Depending on your graph schema, it might be possible to encode the current edge properties as node properties, on some nodes, which could be a workaround.
I felt that the TimeStr of when the interaction occurred was important - also shows how many times a SessionId has interacted with a Novel...
I had a thought to combine the INTERACTS_WITH edges by creating a weight on no. of times of proper interactions (i.e. Click=1, RealRead=1, Into=1, Read=1,Collect=1,Expose=1, sum(ReadDuration) -- but I unfortunately lost the other interactions as a result of that attempt
I lost the interactions that could help me identify Bot users, where (Click=1, Read/RealRead=0, Intro/Collect/Expose=0, ReadDuration > 1 day) as well as the binge-readers....
Sorry for the info dump -- this project is stressing me out
I agree with this schema, to maintain all information and fit that into the LP pipeline is not easy. The workaround as you suggest here partly works at the expense of losing some info (due to aggregated information).
I think it requires thinking more on various ways of representing this graph. Possibly involving introducing new node types or new relationships types etc. This will depend on the end goal & deep domain knowledge for your graph.
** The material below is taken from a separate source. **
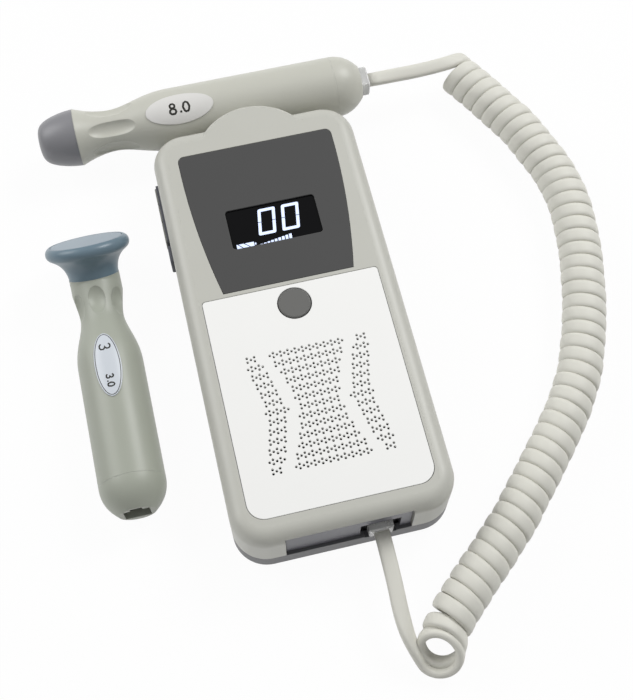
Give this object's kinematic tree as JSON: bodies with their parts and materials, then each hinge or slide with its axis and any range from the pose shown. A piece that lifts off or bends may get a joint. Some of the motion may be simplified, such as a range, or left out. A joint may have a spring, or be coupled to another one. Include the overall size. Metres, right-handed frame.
{
  "type": "fetal doppler monitor",
  "caption": "Hand-held fetal doppler with a display, a speaker plate, side keys, a clipped pencil probe on a curly cord and a spare disc-headed probe lying beside it.",
  "frame": {"origin": "middle of the unit's flat back, which rests on the table", "axes": "+X to the unit's right as its display is read, +Y along the unit towards the clipped probe, +Z out of its face"},
  "size_m": [0.1885, 0.2219, 0.0304],
  "materials": {
    "case_front": "fine satin moulding",
    "case_back": "fine satin moulding",
    "panel_grey": "fine satin moulding",
    "plate_white": "soft gloss",
    "cloth_black": "fine acoustic weave",
    "cover_grey": "satin printed film",
    "window_black": "clear gloss over black",
    "display_black": "display module",
    "board_green": "solder mask",
    "chip_black": "moulded package",
    "screw_steel": "zinc plated",
    "button_grey": "satin moulding",
    "bezel_grey": "soft matt",
    "key_grey": "soft matt",
    "socket_black": "moulded",
    "speaker_steel": "black passivated",
    "cone_paper": "pressed paper",
    "magnet_dark": "ground ferrite",
    "battery_can": "printed can",
    "spring_steel": "nickel plated",
    "contact_gold": "gold flash",
    "pad_rubber": "matt",
    "plug_clear": "clear moulding",
    "cord_grey": "satin sheath",
    "handle_grey": "satin moulding",
    "label_white": "printed film",
    "tip_blue_grey": "satin moulding",
    "head_blue_grey": "satin moulding",
    "face_blue_grey": "fine satin",
    "crystal_pale": "silvered ceramic",
    "backing_dark": "cast backing"
  },
  "bodies": {
    "unit": {"front_case": "case_front", "back_case": "case_back", "end_panel": "panel_grey", "speaker_plate": "plate_white", "speaker_cloth": "cloth_black", "display_cover": "cover_grey", "display_lens": "window_black", "display_module": "display_black", "main_board": "board_green", "board_parts": "chip_black", "board_screws": "screw_steel", "case_screws": "screw_steel", "power_switch": "chip_black", "key_bezel": "bezel_grey", "key_switches": "chip_black", "sound_socket": "socket_black", "sound_surround": "bezel_grey", "speaker_frame": "speaker_steel", "speaker_cone": "cone_paper", "speaker_magnet": "magnet_dark", "batteries": "battery_can", "battery_contacts": "spring_steel", "battery_springs": "spring_steel", "unit_jack": "socket_black", "unit_jack_wires": "contact_gold", "jack_board": "board_green", "probe_cradle": "case_back", "cradle_pad": "pad_rubber", "unit_plug": "plug_clear", "unit_plug_blades": "contact_gold", "cord_unit_lead": "cord_grey", "cord_coil": "cord_grey", "cord_probe_lead": "cord_grey"},
    "power_button": {"power_button": "button_grey"},
    "volume_up_key": {"volume_up_key": "key_grey"},
    "volume_down_key": {"volume_down_key": "key_grey"},
    "mode_key": {"mode_key": "key_grey"},
    "battery_door": {"battery_door": "case_back"},
    "probe": {"probe_plug": "plug_clear", "probe_plug_blades": "contact_gold", "probe_handle": "handle_grey", "probe_tail": "handle_grey", "probe_socket": "socket_black", "probe_socket_wires": "contact_gold", "probe_board": "board_green", "probe_label": "label_white", "probe_tip": "tip_blue_grey", "probe_crystal": "crystal_pale", "probe_backing": "backing_dark"},
    "spare_probe": {"spare_handle": "handle_grey", "spare_tail": "handle_grey", "spare_socket": "socket_black", "spare_socket_wires": "contact_gold", "spare_board": "board_green", "spare_label": "label_white", "spare_head": "head_blue_grey", "spare_face": "face_blue_grey", "spare_crystals": "crystal_pale"}
  },
  "joints": [
    {"name": "power_press", "type": "slide", "parent": "unit", "child": "power_button", "axis": [0, 0, -1], "range_m": [0, 0.0006], "stiffness_N_per_m": 400},
    {"name": "volume_up_press", "type": "slide", "parent": "unit", "child": "volume_up_key", "axis": [1, 0, 0], "range_m": [0, 0.0005], "stiffness_N_per_m": 400},
    {"name": "volume_down_press", "type": "slide", "parent": "unit", "child": "volume_down_key", "axis": [1, 0, 0], "range_m": [0, 0.0005], "stiffness_N_per_m": 400},
    {"name": "mode_press", "type": "slide", "parent": "unit", "child": "mode_key", "axis": [1, 0, 0], "range_m": [0, 0.0005], "stiffness_N_per_m": 400},
    {"name": "door_slide", "type": "slide", "parent": "unit", "child": "battery_door", "axis": [0, -1, 0], "range_m": [0, 0.006]},
    {"name": "probe_unclip", "type": "slide", "parent": "unit", "child": "probe", "axis": [0, 1, 0], "range_m": [0, 0.03]},
    {"name": "spare_lift", "type": "slide", "parent": "unit", "child": "spare_probe", "axis": [0, 0, 1], "range_m": [0, 0.06]}
  ]
}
Another possibility is once you have some suitable schema, you can run embedding algorithms (node2vec, fastRP, graphSAGE etc.) and then export the graph through GDS python client (The graph object - Neo4j Graph Data Science Client), and afterwards write some little python model of your own, if that's possible. It does mean the benefits of the automatic splits and evaluations provided by the GDS pipelines are gone.